Safety Misconceptions

A critical point for all drivers is that neither AWD nor 4WD helps a vehicle stop faster. Braking relies on the friction between the tires and the road surface. In a sliding situation on ice, four driven wheels offer no advantage over two. Similarly, while AWD can help a vehicle stay on its intended path during a turn under power, it does not increase the lateral grip of the tires. The most effective way to improve safety in winter conditions is to pair an AWD or 4WD system with high-quality winter tires.

Final Considerations for Decision Making

When evaluating a vehicle, look beyond the badge on the tailgate.

  • Check for a "Low" range: If the vehicle has a 4Lo button or lever, it is a 4WD system designed for off-roading.
  • Look for "Auto" settings: If the vehicle has an "AWD" or "4-Auto" mode, it is suitable for everyday use on varying road surfaces.
  • Assess ground clearance: A sophisticated AWD system is still limited by the vehicle's height. If you plan to drive through deep snow or ruts, clearance is as important as the drive system.

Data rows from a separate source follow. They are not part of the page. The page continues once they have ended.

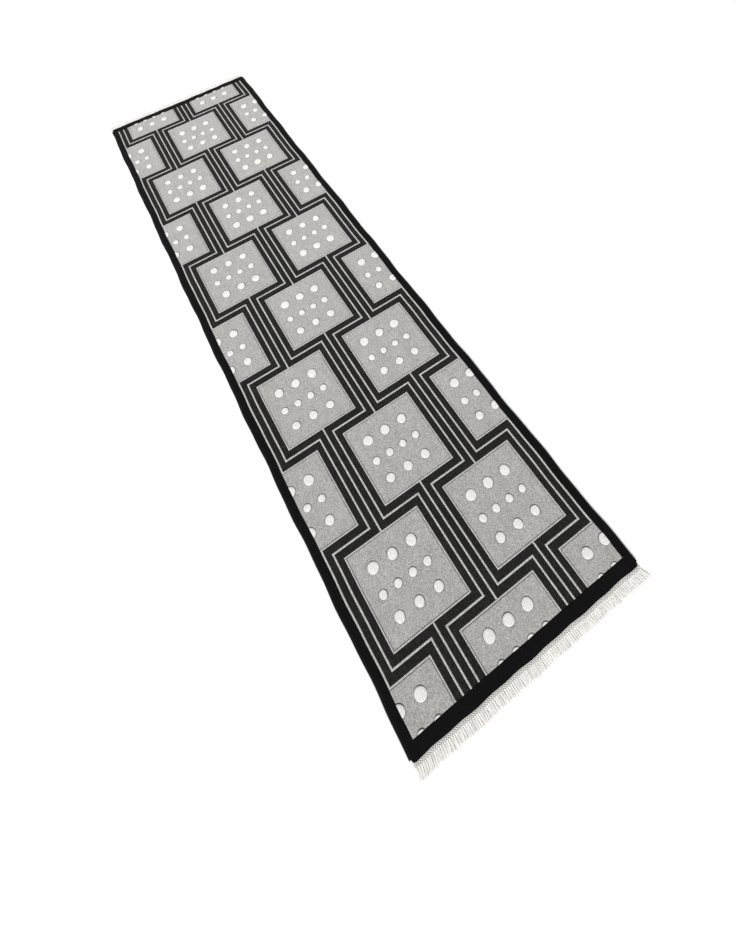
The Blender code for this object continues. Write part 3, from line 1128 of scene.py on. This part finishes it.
# Floor, light and camera
# A plain near-white floor in a bright room. The main light comes from the near left, and a
# weaker one hangs over the far half.
bpy.ops.mesh.primitive_plane_add(size=300.0, location=(0.0, 0.0, -0.0005))
floor = bpy.context.object
floor.name = "floor"
floor_finish, floor_shader, _ = start_finish("pale floor", 0.9, 0.0)
floor_shader.inputs["Base Color"].default_value = (0.92, 0.92, 0.92, 1.0)
floor.data.materials.append(floor_finish)

world = bpy.data.worlds.new("studio")
world.use_nodes = True
world.node_tree.nodes["Background"].inputs["Color"].default_value = (1.0, 1.0, 1.0, 1.0)
world.node_tree.nodes["Background"].inputs["Strength"].default_value = 0.70
bpy.context.scene.world = world

bpy.ops.object.light_add(type="SUN", location=(2.0, -2.0, 1.8))
key = bpy.context.object
key.name = "key_light"
key.data.energy = 2.7
key.data.angle = math.radians(4.0)
key.rotation_euler = Vector((2.0, -1.6, 1.6)).to_track_quat("Z", "Y").to_euler()

bpy.ops.object.light_add(type="AREA", location=(-0.7, 0.1, 1.5))
fill = bpy.context.object
fill.name = "far_fill_light"
fill.data.shape = "RECTANGLE"
fill.data.size = 2.6
fill.data.size_y = 1.2
fill.data.energy = 9.0
fill.visible_camera = False

CAMERA_PLACE = (1.3594, -0.2617, 1.9691)
AZIMUTH, ELEVATION, ROLL = (math.radians(angle) for angle in (64.24, 49.52, -7.77))
back = Vector((
    math.sin(AZIMUTH) * math.cos(ELEVATION),
    -math.cos(AZIMUTH) * math.cos(ELEVATION),
    math.sin(ELEVATION),
))
right = (-back).cross(Vector((0.0, 0.0, 1.0))).normalized()
up = right.cross(-back)
axes = Matrix((
    right * math.cos(ROLL) + up * math.sin(ROLL),
    up * math.cos(ROLL) - right * math.sin(ROLL),
    back,
)).transposed()
bpy.ops.object.camera_add(location=CAMERA_PLACE)
camera = bpy.context.object
camera.rotation_euler = axes.to_euler()
camera.data.lens = 21.34
camera.data.sensor_width = 36.0
camera.data.shift_y = -0.28
bpy.context.scene.camera = camera
bpy.context.scene.view_settings.view_transform = "Standard"
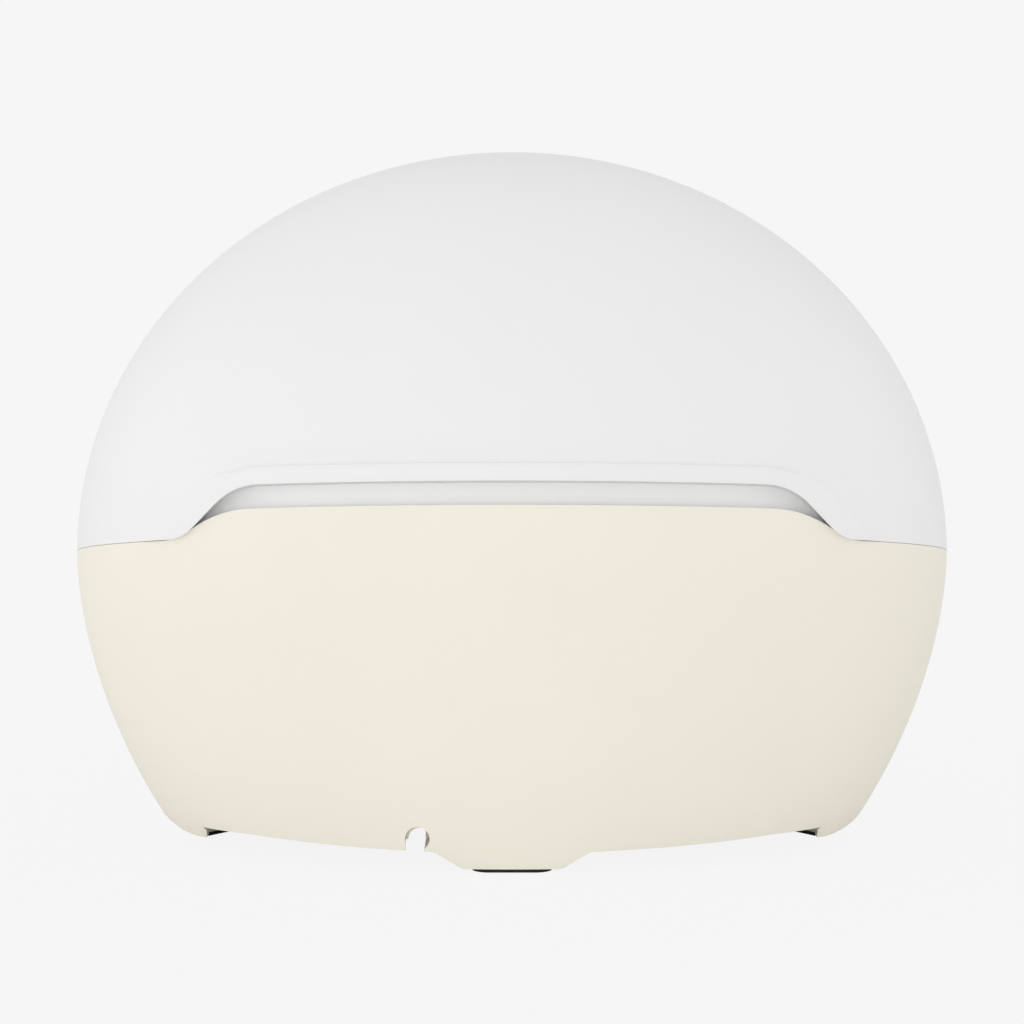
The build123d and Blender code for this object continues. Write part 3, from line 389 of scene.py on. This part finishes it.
# %% Add and join shader nodes
def feed(tree, node, inputs):
    """Gives a node's inputs their values, or joins them to the outputs of other nodes."""
    for name, value in inputs.items():
        if isinstance(value, bpy.types.NodeSocket):
            tree.links.new(value, node.inputs[name])
        else:
            node.inputs[name].default_value = value


def add_node(tree, kind, output, inputs=None, **settings):
    """Adds a shader node with its settings and inputs, and gives its named output."""
    node = tree.nodes.new(f"ShaderNode{kind}")
    for name, value in settings.items():
        setattr(node, name, value)
    feed(tree, node, inputs or {})
    return node.outputs[output]


def new_material(name):
    """A new material, with its node tree and its Principled shader."""
    made = bpy.data.materials.new(name)
    made.use_nodes = True
    return made, made.node_tree, made.node_tree.nodes["Principled BSDF"]


# %% A moulded finish
TONE_SIZE = 0.03  # size of the patches in which the colour drifts
POLISH_SIZE = 0.006  # size of the patches in which the roughness drifts
POLISH_DRIFT = 0.06
GRAIN_STRENGTH = 0.6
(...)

In the current landscape, AWD has become the standard for the vast majority of drivers due to its seamless operation and adequate capability for 95% of weather events. 4WD remains a specialized tool for those who intentionally seek out the 5% of terrain where the pavement ends and the challenge begins. Choosing the right one is less about which is "better" and more about which matches the reality of the road beneath the wheels.